End-to-end learned Lossy Dynamic Point Cloud Attribute Compression
Dat Thanh Nguyen, Daniel Zieger, Marc Stamminger, Andre Kaup
TL;DR
This work tackles dynamic point cloud attribute compression by proposing an end-to-end learned framework based on a variational autoencoder that encodes attributes into a latent variable $f$ and uses a spatiotemporal auto-regressive context for entropy coding. The method jointly optimizes a rate-distortion objective and models the latent prior with auto-regressive and temporal dependencies, enabling efficient bitstream encoding.

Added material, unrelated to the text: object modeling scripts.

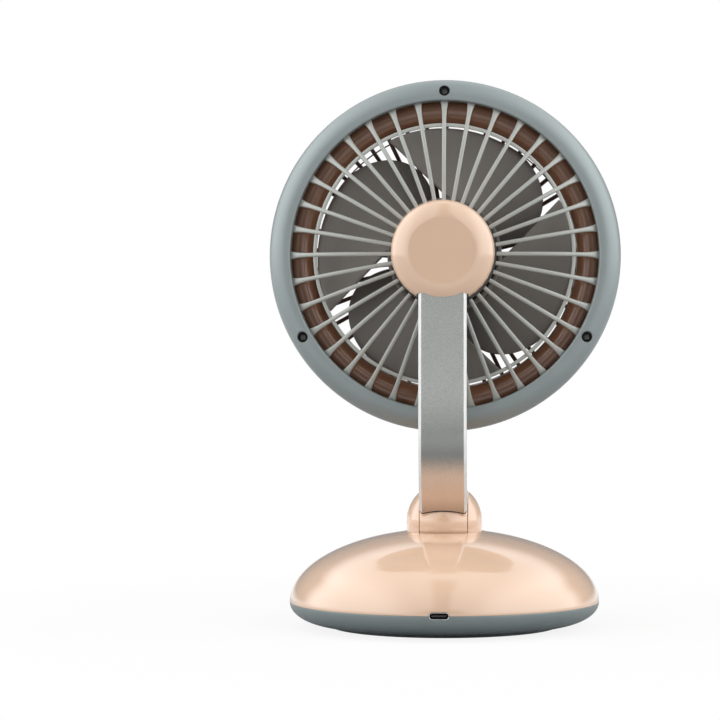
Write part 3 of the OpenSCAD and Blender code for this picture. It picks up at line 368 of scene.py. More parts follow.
def finished(piece, paints, body, *stands_for, crease=32.0):
    """Smooth shading with the sharper edges kept, the paints' materials, the body that carries the
    piece, and the CAD nodes that it stands for."""
    mesh = piece.data
    mesh.shade_smooth()
    mesh.set_sharp_from_angle(angle=math.radians(crease))
    index = np.zeros(len(mesh.polygons), np.int32)
    mesh.polygons.foreach_get("material_index", index)
    mesh.materials.clear()
    for paint in paints:
        mesh.materials.append(MATERIALS[paint])
    mesh.polygons.foreach_set("material_index", np.minimum(index, len(paints) - 1))
    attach(piece, body)
    if stands_for:
        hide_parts(*stands_for)


def make(name, surface, paint, body, *stands_for, less=()):
    """A finished piece of one paint: a surface, less the closed surfaces that are cut from it."""
    piece = mesh_object(name, surface)
    if less:
        cut(piece, less)
    finished(piece, [paint], body, *stands_for)


# Shaders

class Sock:
    """A shader value. Sums and products of these add Math nodes; numbers alone stay in Python."""

    def __init__(self, shader, socket):
        self.shader, self.socket = shader, socket

    def __add__(self, other):
        return self.shader.math("ADD", self, other)

    def __mul__(self, other):
        return self.shader.math("MULTIPLY", self, other)

    def __rsub__(self, other):
        return self.shader.math("SUBTRACT", other, self)

    __radd__, __rmul__ = __add__, __mul__

    def larger(self, other):
        return self.shader.math("MAXIMUM", self, other)

    def smooth(self, low, high, first=0.0, last=1.0):
        """The first value below low, the last above high, and a smooth step between."""
        values = {"Value": self, "From Min": low, "From Max": high, "To Min": first, "To Max": last}
        return self.shader.node("ShaderNodeMapRange", values, interpolation_type="SMOOTHSTEP")

    def out(self, name):
        """Another output of the same node."""
        return Sock(self.shader, self.socket.node.outputs[name])


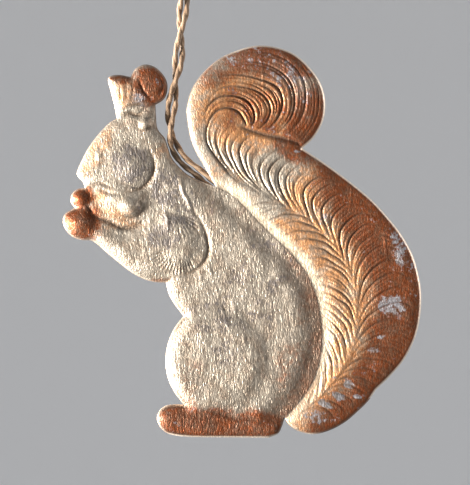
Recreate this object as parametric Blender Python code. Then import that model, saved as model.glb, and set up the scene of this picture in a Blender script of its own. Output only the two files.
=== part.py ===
"""Hanging squirrel ornament: two embossed card halves, glued rim to rim, on a doubled thread.

The script works in metres. Its drawings are in millimetres: u runs right from the paw, v runs up
from the sole, and depth runs back from the seam plane. The squirrel faces -X and its front half
faces -Y. The world origin is the top of the thread's loop, which is what the ornament hangs by.
"""
import math

import bmesh
import bpy
import numpy as np
from mathutils import Vector
from mathutils.geometry import delaunay_2d_cdt

MM = 0.001

# Driving dimensions, in millimetres.
LOOP_TOP = (26.2, 101.6)        # the eye of the loop, on the drawing
CARD = 0.6                      # card thickness
RIM = 0.9                       # height of the front half's edge above the seam plane
FLOOR = 1.5                     # height of the valleys between two raised forms
SEAM = 0.3                      # gap between the two halves
LAND = 1.2                      # width of the flat band that is glued, inside the rim
RISE = 2.6                      # width over which the relief climbs from the rim
BLEND = 0.25                    # softness of the join between two raised forms
BODY = (2.3, 5.0)               # height of the body, and the width over which it climbs
TAIL = (2.5, 2.4)               # the same for the tail

# Spacing of the points that the faces are made from, in millimetres.
EDGE_STEP = 1.5                 # along the outline
RING = 0.8                      # from the outline to the ring of points inside it
RING_CLEARANCE = 0.7            # least distance from that ring's points to the outline
FACE_STEP = 2.2                 # between the points on the faces
FACE_CLEARANCE = 1.6            # least distance from those points to the outline
FACE_GAP = 1.43                 # least distance from those points to any other point
SLOT_STEP = 0.9                 # along the thread's slot
SLOT_GAP = 0.45                 # least distance between the slot's points
DRAWING = (-1.0, 0.0, 73.0, 80.0)   # the rectangle that holds the outline
CURVE_SAMPLES = 20              # samples between two drawn points of a curve
WELD = 1e-6                     # points closer than this are one point
SHARP = 50.0                    # angle in degrees from which an edge is shown sharp

THREAD = 1.1                    # diameter of the thread
TWIST = 0.68                    # distance of each strand from the middle of the twisted pair
HALF_TURN = 9.7                 # height over which the two strands change places
CROSSING = 61.6                 # height of the lowest crossing, with the first strand in front
EYE_START = 92.0                # height at which the strands part into the eye
EYE = 1.7                       # half the width of the eye
EYE_SIDES = 4                   # straight pieces in the eye's half turn
THREAD_STEP = 2.4               # spacing of the points along the thread
EXIT = (21.62, 60.4)            # where the free thread leaves the nape
CUT = 0.5                       # gap between the free thread and its lower ends
SLOT = (1.6, 2.4)               # half widths of the thread's slot in the seam: full depth, and closed
SLOT_DEPTH = 0.95               # height of the slot above the seam plane
FLAT = 56.9                     # height below which the strands lie side by side

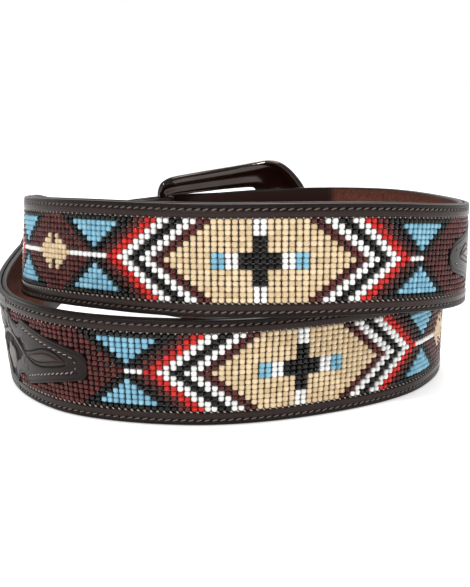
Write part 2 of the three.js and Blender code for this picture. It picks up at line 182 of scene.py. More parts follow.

With experiments on MPEG 8i and MVUB datasets, it reports substantial BD-rate savings of $38.1\%$ and ~1.44 dB BD-quality gains at the same bitrate, while maintaining low encoding/decoding complexity compared with the RAHT-based MPEG G-PCC core module. The results demonstrate strong potential for end-to-end learned dynamic attribute coding and indicate avenues for extending to multiple modalities and further reducing complexity.
Abstract
Recent advancements in point cloud compression have primarily emphasized geometry compression while comparatively fewer efforts have been dedicated to attribute compression. This study introduces an end-to-end learned dynamic lossy attribute coding approach, utilizing an efficient high-dimensional convolution to capture extensive inter-point dependencies. This enables the efficient projection of attribute features into latent variables. Subsequently, we employ a context model that leverage previous latent space in conjunction with an auto-regressive context model for encoding the latent tensor into a bitstream. Evaluation of our method on widely utilized point cloud datasets from the MPEG and Microsoft demonstrates its superior performance compared to the core attribute compression module Region-Adaptive Hierarchical Transform method from MPEG Geometry Point Cloud Compression with 38.1% Bjontegaard Delta-rate saving in average while ensuring a low-complexity encoding/decoding.